A leading proponent of using thin-film technology atop buildings is Southern California Roofing, the nation’s fifth-largest roofer. In 2003, two of the firm’s principals established a separate start-up company called Solar Integrated Technologies in Los Angeles, to bond charcoal-colored thin-film PV to metal and membrane roofing. The new product is both a roof and a power-generating system. “We turn a liability into a producing asset,” says Richard Schoen, FAIA, executive vice president for both firms who teaches sustainable architecture and community planning at UCLA. “We aren’t on the roof,” says Schoen, “we are the roof.”

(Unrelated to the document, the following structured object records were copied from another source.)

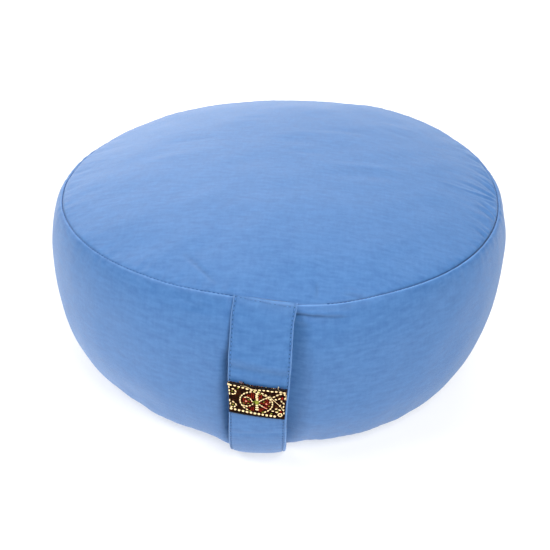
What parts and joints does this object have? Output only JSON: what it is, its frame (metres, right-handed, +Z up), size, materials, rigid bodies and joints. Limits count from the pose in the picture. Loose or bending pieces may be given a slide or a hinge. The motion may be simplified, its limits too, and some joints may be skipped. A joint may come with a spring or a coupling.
{
  "type": "zafu meditation cushion",
  "caption": "Round filled floor cushion with a crowned top, drawn-in seams, and a cloth carrying strap with a woven trim band down its side.",
  "frame": {"origin": "centre of the flat that the filling presses onto the floor", "axes": "+Z up through the crown, -Y towards the carrying strap, +X to the right as the strap is looked at"},
  "size_m": [0.3402, 0.3499, 0.1597],
  "materials": {
    "cushion_cotton": "matt plain-weave cotton, light cornflower blue",
    "strap_cotton": "the same cotton, doubled and edge-stitched",
    "woven_trim": "woven ribbon, dark brown ground with gold beads and a dark red flower"
  },
  "bodies": {
    "root": {"cushion": "cushion_cotton", "carry_strap": "strap_cotton", "trim_band": "woven_trim"}
  },
  "joints": []
}
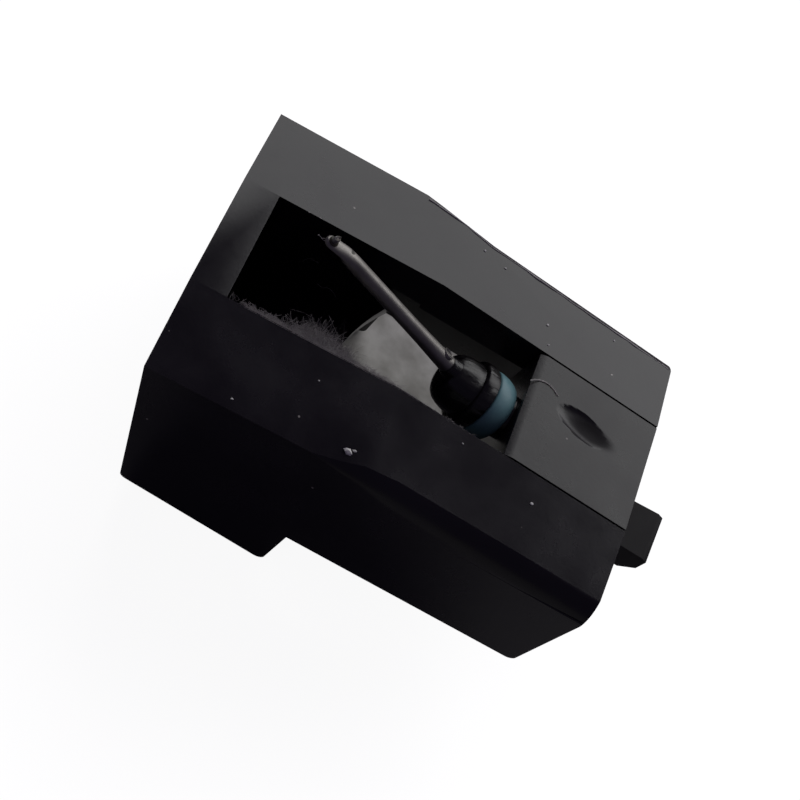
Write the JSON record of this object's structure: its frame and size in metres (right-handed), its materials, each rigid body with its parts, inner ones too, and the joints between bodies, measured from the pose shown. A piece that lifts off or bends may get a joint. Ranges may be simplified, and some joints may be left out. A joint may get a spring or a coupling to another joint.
{
  "type": "turntable stylus",
  "caption": "Replacement record player stylus: black moulded housing, windowed over a sprung aluminium cantilever with a diamond tip, a rubber damper and a rear pull tab.",
  "frame": {"origin": "middle of the seat face, the underside of the web behind the nose, which bears on the pickup's body", "axes": "+X from the nose to the tab at the rear, +Z towards the record, so -Z points at the pickup that the stylus is pushed onto"},
  "size_m": [0.0188, 0.0108, 0.0115],
  "materials": {
    "housing": "fine matte moulded, black",
    "stylus_holder": "fine matte moulded, black",
    "wire_sleeve": "drawn",
    "damper": "smooth, teal",
    "carrier": "satin, black",
    "magnet": "ground",
    "suspension_wire": "drawn",
    "cantilever": "drawn, satin",
    "tip_shank": "ground",
    "diamond": "polished"
  },
  "bodies": {
    "shell": {"housing": "housing", "stylus_holder": "stylus_holder", "wire_sleeve": "wire_sleeve"},
    "pivot": {"damper": "damper"},
    "moving_stylus": {"carrier": "carrier", "magnet": "magnet", "suspension_wire": "suspension_wire", "cantilever": "cantilever", "tip_shank": "tip_shank", "diamond": "diamond"}
  },
  "joints": [
    {"name": "side_swing", "type": "hinge", "parent": "shell", "child": "pivot", "pos_m": [0.00662, 0, 0.0049], "axis": [0, 0, 1], "range_deg": [-3, 3], "stiffness_Nm_per_rad": 0.005},
    {"name": "lift", "type": "hinge", "parent": "pivot", "child": "moving_stylus", "pos_m": [0.00662, 0, 0.0049], "axis": [0, 1, 0], "range_deg": [-3, 3], "stiffness_Nm_per_rad": 0.005}
  ]
}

Schoen has seen a rise in interest in thin-film technology from architects, and says his firm has had inquiries about designs ranging from solar sails to tensile structures. In other words, thin films, like their crystalline predecessors, are themselves begetting exciting and highly visible solar structures, as Scarpa and fellow Pugh + Scarpa partner Angela Brooks are realizing in a transformation of the Venice, California, bungalow they share. A solar canopy comprised of thin-film panels will wrap a 1,200-square-foot extension of their 700-square-foot home. They call the addition the Solar Umbrella, recalling Paul Rudolph’s Umbrella House and Heyward Apartments of 1953. The panels of amorphous silicon will meet all of the Solar Umbrella’s electrical demand, while screening the house from intense southern sunlight. “Solar panels, conventionally relegated to a one-dimensional utilitarian application, define envelope, provide shelter, and establish a distinctive architectural expression,” the partners write in a summary of the project.

The panels look like tinted black glass from the outside, but from below, says Scarpa, incident light is filtered as through a prism, resulting in rainbows of illumination that “enliven the more permanent and fixed elements of the design,” say the designers.

That’s certainly a far cry from tacking solar panels to the roof.